- _DATA_
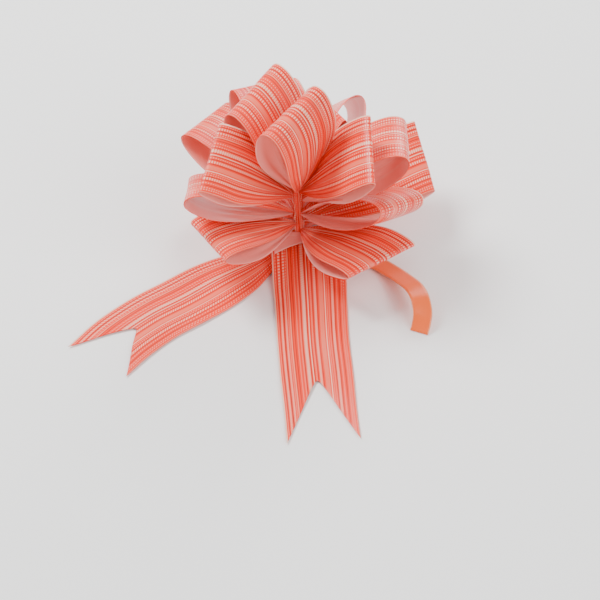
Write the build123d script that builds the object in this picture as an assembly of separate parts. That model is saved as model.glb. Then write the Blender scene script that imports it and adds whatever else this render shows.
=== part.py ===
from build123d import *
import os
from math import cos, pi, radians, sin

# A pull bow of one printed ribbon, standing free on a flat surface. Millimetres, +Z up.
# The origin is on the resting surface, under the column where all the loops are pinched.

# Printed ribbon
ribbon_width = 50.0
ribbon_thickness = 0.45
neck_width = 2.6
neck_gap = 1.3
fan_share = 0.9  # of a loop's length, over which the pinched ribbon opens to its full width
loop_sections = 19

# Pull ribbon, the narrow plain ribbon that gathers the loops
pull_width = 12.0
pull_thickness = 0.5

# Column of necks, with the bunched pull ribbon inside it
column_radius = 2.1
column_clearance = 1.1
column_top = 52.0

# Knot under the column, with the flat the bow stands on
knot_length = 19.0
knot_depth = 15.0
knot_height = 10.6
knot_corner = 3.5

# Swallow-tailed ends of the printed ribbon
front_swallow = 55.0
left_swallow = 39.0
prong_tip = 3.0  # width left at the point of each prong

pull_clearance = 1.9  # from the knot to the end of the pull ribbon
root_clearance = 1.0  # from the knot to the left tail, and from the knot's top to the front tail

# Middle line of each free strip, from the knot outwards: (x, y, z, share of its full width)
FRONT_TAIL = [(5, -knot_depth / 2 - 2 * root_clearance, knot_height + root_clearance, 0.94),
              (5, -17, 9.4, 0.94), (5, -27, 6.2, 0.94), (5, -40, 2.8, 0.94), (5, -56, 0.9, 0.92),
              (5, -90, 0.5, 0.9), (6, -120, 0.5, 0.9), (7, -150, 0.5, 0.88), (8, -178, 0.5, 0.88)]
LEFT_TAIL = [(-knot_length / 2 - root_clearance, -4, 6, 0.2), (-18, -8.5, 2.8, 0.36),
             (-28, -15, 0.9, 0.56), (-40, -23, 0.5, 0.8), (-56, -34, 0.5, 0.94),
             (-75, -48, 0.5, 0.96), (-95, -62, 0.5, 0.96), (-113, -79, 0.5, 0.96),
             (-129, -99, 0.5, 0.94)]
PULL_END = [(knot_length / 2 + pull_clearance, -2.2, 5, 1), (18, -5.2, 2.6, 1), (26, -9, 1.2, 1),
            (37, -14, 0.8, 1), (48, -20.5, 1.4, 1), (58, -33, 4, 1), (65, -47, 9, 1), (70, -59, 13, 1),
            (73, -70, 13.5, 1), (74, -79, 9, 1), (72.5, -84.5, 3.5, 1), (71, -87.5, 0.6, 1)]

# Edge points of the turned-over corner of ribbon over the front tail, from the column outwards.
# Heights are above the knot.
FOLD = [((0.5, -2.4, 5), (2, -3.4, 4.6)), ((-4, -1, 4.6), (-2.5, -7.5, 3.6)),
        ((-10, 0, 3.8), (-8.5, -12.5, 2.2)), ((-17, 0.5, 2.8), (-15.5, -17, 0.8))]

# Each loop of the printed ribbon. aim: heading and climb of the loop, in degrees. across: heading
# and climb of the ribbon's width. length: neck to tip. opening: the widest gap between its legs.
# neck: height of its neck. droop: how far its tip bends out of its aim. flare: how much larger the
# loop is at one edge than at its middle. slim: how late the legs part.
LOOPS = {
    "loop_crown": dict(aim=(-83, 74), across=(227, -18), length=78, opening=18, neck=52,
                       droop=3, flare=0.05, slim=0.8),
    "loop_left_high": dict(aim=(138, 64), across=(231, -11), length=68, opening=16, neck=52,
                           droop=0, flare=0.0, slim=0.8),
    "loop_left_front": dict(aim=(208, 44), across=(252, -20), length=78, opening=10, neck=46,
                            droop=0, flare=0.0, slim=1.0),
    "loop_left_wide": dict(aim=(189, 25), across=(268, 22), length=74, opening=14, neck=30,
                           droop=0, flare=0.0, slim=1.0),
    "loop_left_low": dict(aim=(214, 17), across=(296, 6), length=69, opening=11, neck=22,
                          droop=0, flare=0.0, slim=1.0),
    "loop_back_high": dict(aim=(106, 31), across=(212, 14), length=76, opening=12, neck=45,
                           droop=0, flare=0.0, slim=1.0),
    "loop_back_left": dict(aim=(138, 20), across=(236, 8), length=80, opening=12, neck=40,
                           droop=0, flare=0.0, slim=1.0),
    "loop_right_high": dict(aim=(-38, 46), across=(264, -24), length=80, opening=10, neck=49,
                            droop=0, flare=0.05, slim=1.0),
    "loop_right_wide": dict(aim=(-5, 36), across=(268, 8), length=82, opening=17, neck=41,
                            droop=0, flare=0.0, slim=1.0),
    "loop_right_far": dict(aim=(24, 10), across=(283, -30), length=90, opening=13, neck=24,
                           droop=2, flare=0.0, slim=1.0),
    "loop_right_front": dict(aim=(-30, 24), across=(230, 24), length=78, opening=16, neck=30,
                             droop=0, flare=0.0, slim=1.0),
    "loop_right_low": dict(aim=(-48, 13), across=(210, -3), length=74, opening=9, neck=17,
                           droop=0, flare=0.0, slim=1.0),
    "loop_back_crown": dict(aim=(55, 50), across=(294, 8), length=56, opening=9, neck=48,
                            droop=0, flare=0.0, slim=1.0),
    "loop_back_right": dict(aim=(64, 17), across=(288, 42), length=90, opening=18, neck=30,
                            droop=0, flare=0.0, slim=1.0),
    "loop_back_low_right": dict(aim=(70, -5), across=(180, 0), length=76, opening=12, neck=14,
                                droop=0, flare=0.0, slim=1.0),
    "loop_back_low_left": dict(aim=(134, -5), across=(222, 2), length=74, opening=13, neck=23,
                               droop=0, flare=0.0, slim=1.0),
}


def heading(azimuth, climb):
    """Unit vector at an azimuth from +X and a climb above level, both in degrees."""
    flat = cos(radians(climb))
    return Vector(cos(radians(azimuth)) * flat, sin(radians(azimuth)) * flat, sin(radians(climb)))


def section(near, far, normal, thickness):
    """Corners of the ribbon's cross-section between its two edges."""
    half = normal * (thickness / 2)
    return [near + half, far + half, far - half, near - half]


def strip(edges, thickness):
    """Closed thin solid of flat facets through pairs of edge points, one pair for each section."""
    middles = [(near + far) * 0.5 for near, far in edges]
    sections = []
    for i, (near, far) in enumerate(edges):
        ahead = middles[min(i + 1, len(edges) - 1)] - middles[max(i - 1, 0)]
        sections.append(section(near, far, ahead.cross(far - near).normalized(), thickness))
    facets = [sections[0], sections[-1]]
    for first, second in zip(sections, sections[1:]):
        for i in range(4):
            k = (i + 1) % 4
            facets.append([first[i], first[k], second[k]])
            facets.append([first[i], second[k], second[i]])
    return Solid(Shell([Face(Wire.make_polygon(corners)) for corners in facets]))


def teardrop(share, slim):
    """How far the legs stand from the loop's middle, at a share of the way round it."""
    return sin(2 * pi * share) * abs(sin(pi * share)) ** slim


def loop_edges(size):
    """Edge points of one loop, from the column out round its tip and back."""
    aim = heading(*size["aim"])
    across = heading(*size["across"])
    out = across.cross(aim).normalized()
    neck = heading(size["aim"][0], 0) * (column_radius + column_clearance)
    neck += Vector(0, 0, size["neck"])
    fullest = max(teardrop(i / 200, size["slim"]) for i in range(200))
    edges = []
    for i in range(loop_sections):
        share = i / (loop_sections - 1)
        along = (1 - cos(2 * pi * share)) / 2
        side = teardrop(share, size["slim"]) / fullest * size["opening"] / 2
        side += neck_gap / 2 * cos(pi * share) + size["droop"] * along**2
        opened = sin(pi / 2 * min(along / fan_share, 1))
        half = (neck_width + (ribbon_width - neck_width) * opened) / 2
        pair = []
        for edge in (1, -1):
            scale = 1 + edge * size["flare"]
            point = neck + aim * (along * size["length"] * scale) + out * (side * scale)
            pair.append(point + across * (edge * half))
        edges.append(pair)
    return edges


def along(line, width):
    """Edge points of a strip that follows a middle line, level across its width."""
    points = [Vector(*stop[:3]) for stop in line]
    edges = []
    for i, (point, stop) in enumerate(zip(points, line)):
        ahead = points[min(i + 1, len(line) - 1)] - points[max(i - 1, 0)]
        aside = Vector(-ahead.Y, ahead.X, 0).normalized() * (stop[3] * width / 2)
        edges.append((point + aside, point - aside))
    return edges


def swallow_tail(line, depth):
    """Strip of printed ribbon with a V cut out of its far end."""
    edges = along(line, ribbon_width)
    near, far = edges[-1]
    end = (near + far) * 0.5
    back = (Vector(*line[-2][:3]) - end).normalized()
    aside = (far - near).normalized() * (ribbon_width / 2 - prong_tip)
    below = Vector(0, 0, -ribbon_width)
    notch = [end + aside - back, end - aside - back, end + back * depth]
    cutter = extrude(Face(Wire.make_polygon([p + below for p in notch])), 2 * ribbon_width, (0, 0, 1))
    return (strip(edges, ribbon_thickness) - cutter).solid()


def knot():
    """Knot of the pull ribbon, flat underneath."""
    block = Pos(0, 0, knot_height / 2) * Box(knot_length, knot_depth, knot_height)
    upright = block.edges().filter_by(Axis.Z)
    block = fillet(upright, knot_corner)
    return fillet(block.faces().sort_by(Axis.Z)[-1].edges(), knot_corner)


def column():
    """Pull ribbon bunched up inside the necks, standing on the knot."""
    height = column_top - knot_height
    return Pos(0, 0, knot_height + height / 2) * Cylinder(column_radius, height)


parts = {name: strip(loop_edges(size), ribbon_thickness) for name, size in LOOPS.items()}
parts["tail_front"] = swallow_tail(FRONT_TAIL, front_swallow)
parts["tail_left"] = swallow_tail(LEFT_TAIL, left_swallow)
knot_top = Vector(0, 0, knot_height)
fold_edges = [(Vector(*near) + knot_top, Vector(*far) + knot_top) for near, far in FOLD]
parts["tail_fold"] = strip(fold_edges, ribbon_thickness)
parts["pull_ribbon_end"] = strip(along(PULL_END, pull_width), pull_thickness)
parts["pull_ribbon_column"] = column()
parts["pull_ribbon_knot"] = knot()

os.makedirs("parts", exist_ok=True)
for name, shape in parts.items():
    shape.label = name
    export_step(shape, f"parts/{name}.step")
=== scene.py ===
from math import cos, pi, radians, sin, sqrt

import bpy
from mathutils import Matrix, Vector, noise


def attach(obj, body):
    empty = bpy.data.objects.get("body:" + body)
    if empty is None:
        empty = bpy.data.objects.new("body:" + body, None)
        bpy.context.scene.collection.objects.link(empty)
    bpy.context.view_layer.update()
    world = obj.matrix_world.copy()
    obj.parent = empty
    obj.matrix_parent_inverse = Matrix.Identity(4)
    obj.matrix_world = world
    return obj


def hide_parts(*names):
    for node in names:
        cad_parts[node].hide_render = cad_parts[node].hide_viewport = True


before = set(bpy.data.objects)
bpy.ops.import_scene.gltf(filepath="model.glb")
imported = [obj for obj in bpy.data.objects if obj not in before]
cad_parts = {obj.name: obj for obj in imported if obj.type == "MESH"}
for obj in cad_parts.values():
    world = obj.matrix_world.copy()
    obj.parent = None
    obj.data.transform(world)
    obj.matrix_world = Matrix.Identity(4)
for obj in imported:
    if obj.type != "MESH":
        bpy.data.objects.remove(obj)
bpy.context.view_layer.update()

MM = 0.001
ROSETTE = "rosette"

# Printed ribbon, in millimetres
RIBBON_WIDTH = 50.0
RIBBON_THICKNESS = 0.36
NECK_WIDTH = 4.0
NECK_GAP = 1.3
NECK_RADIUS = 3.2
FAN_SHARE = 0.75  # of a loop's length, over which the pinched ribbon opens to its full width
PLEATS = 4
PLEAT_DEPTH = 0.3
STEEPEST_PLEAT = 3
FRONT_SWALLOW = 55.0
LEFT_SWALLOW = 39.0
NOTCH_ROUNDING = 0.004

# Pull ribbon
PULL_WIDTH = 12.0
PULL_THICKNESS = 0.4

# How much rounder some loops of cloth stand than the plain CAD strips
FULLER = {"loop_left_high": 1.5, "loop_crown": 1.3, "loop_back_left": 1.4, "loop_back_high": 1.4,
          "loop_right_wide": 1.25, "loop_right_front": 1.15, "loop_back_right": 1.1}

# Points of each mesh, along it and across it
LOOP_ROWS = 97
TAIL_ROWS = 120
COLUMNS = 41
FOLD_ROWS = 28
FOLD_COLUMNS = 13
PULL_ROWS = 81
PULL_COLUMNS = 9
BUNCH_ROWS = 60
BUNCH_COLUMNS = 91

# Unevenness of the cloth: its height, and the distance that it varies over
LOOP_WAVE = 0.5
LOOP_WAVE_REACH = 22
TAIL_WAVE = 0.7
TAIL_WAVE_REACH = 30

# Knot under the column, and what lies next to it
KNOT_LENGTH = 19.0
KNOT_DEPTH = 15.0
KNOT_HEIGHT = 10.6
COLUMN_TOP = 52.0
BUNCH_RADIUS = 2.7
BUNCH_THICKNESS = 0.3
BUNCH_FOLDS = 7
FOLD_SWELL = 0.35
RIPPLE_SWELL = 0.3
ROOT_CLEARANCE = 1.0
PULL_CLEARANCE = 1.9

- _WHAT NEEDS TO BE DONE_
Return the opening line of the data and every line after it through the line containing "# The origin", please, exactly as written and with nothing added.

- _ANSWER TO THE EXERCISE_
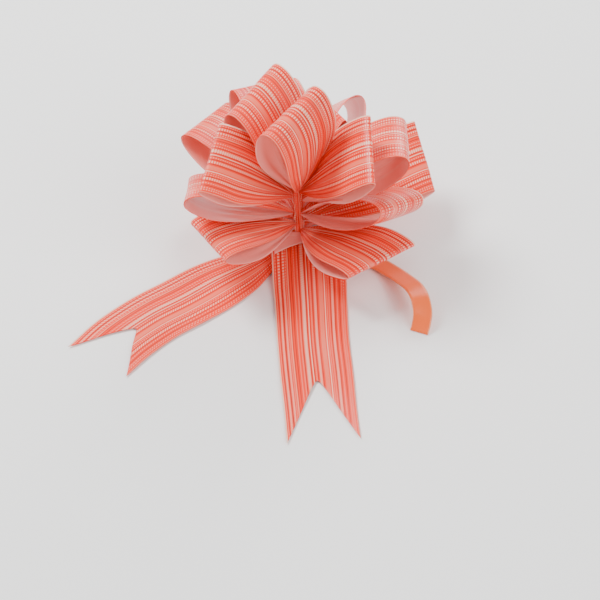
Write the build123d script that builds the object in this picture as an assembly of separate parts. That model is saved as model.glb. Then write the Blender scene script that imports it and adds whatever else this render shows.
=== part.py ===
from build123d import *
import os
from math import cos, pi, radians, sin

# A pull bow of one printed ribbon, standing free on a flat surface. Millimetres, +Z up.
# The origin is on the resting surface, under the column where all the loops are pinched.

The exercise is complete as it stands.